Si dans les années 70-80 il écoutait du Brassens en famille sur la route du Morbihan, c’est plutôt à sa deuxième épouse qu’il en devait la fréquentation, dans cette époque marquée par l’omniprésence d’une chanson à texte triomphante avec le poète de Sète, mais aussi Brel et Barbara. Il appréciait d’ailleurs chez Brassens sa chanson Mourir pour des idées, se moquant gentiment de tous les fanatiques politiques et montrant une réserve pleine d’ironie à l’égard des certitudes trop bien établies. On y retrouve en tout cas nettement le dirigeant du PSU qui a tenté de calmer les foules au moment du fol mois de mai 68. Pourtant, les idées, Michel Rocard n’a jamais cessé de se battre pour elle. Ainsi de son soutien à Nelson Mandela et à la cause de l’apartheid en Afrique du Sud. C’est pour cela que lorsque Anne Sinclair et Pierre-Luc Séguillon lui demandent de choisir une musique pour clôturer l’émission, il choisit Asimbonanga de Jimmy Clegg, chanson hommage au leader de l’ANC. En 1990, alors que le chanteur sud-africain triomphe aux Victoires de la musique, c’est Michel Rocard qui lui remet son trophée.

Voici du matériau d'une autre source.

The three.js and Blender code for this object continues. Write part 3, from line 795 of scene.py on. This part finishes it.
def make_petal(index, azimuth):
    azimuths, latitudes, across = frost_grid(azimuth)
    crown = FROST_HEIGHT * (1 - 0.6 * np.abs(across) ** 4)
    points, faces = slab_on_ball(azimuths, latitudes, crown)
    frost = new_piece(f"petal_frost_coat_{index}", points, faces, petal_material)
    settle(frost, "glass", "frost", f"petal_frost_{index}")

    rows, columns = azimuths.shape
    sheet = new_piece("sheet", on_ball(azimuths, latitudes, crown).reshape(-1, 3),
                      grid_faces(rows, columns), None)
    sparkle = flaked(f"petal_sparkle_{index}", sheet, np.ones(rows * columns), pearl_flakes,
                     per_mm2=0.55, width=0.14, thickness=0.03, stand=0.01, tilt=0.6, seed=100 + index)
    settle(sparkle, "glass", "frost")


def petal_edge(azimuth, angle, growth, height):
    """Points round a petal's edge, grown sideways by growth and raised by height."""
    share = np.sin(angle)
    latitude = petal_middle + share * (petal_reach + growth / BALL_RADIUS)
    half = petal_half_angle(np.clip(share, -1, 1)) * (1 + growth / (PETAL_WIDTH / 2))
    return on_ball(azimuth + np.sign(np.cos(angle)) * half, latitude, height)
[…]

Michel Rocard a aussi eu l’occasion de rencontrer le chanteur d’Hexagone, Renaud à l’apogée de sa carrière dans les années 1980, venu dîner boulevard Raspail. Ils ont peut-être discuté de Miss Maggy pour laquelle ils partageaient la même sympathie…
Le Premier ministre a tout cas influencé la chanson en stimulant la poésie de Pierre Perret qui a consacré une amusante La réforme de l’orthographe en 1992. Ce dernier avait d’ailleurs été un membre éminent et détonnant du comité de la langue française mis en place par le Premier ministre pour la réforme de 1990.

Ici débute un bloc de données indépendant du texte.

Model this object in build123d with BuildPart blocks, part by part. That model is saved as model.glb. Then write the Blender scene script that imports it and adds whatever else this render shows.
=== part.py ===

Leurs liens sont au fil du temps devenus plus amicaux. Ainsi, alors que France 2 consacre une émission C’est votre vie, animée par Frédéric Mitterrand, au chanteur de Lily en 1993, Michel Rocard lui adresse un témoignage de sympathie à celui qu’il appelle « Pierrot ».
« C’est rare de se faire des amis après 50 ans, mais tu as une telle chaleur, une telle amitié que nous sommes devenus des amis ».

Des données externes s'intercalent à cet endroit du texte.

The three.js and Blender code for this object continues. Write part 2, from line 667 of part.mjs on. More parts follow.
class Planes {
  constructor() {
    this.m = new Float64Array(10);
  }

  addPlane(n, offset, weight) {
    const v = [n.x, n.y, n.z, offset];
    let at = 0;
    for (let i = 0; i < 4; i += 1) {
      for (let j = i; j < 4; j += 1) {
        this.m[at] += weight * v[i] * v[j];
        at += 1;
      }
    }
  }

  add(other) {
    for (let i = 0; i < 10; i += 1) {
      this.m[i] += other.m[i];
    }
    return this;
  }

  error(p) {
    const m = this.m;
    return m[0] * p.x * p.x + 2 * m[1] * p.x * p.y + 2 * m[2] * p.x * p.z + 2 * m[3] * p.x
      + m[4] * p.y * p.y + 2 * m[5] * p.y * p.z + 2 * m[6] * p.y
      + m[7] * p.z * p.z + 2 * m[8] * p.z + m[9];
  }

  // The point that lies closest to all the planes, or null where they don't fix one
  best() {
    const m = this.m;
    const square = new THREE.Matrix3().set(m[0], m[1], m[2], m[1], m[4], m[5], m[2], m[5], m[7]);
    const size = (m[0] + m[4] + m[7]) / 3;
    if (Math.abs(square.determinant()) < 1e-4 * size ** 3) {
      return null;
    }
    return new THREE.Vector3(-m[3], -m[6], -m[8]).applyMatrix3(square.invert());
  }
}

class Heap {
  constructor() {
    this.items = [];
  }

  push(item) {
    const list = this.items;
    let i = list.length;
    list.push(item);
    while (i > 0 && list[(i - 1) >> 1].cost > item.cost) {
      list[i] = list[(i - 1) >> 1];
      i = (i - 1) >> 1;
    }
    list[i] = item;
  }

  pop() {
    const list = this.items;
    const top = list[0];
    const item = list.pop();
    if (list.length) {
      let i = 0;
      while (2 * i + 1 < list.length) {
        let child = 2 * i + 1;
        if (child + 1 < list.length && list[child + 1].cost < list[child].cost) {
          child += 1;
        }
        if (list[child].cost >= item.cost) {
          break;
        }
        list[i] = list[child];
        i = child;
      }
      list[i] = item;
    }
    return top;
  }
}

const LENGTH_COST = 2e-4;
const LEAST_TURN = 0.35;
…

En outre, si Michel Rocard s’intéressait peu à la musique, le fait est qu’il a côtoyé beaucoup de chanteurs, qui ont parfois participé à ses campagnes électorales. Plus que des musiciens, c’était les hommes pour lesquels il éprouvait de la sympathie et aimait discuter. Ainsi du réseau corse qu’il côtoyait lors de ses voyages dans la terre de sa dernière épouse, à l’image de Michel Fugain que nous avions interviewé il y a deux ans, ou de Jacques Dutronc. Avec ce dernier il partageait des soirées arrosées de whisky en fumant de gros cigares.
Pour rajeunir son image et obtenir le soutien de la jeunesse il s’est aussi rapproché de jeunes chanteurs qui appréciaient ses idées comme Jean-Jacques Goldman avec lequel il a d’ailleurs dialogué dans Le Nouvel Observateur en février 1988. Par la suite il nourrira aussi une sympathie réciproque avec Patrick Bruel.
S’il ne l’a pas rencontré à notre connaissance, Michel Rocard était aussi apprécié du chanteur de Taxi Girl, protestant lui aussi, Daniel Darc comme il le confiait pour Rue 89.
C’est sans doute ce qui l’a conduit à assister à des concerts de rock dans sa ville de Conflans comme nous le signalions plus haut avec notamment Bérurier Noir. Mais outre le pied de nez à son prédécesseur maire de Conflans, Bérurier, l’auteur de l’appel Châtenay-Malabry a sans doute dû apprécier le titre Porcherie hurlant que « La jeunesse emmerde le Front National ». La chanson est d’ailleurs sortie juste après la démission du ministre de l’Agriculture pour s’opposer à l’adoption de la proportionnelle qui ne pouvait que favoriser le FN (1985).
Se rapprocher de la jeunesse par ses chanteurs favoris, c’est aussi faire passer des messages aux plus jeunes générations. En 2011, il a ainsi participé à l’album N’importe où hors du monde du groupe de rock Weepers circus en offrant un texte sur ses voyages dans l’Antarctique et l’Arctique.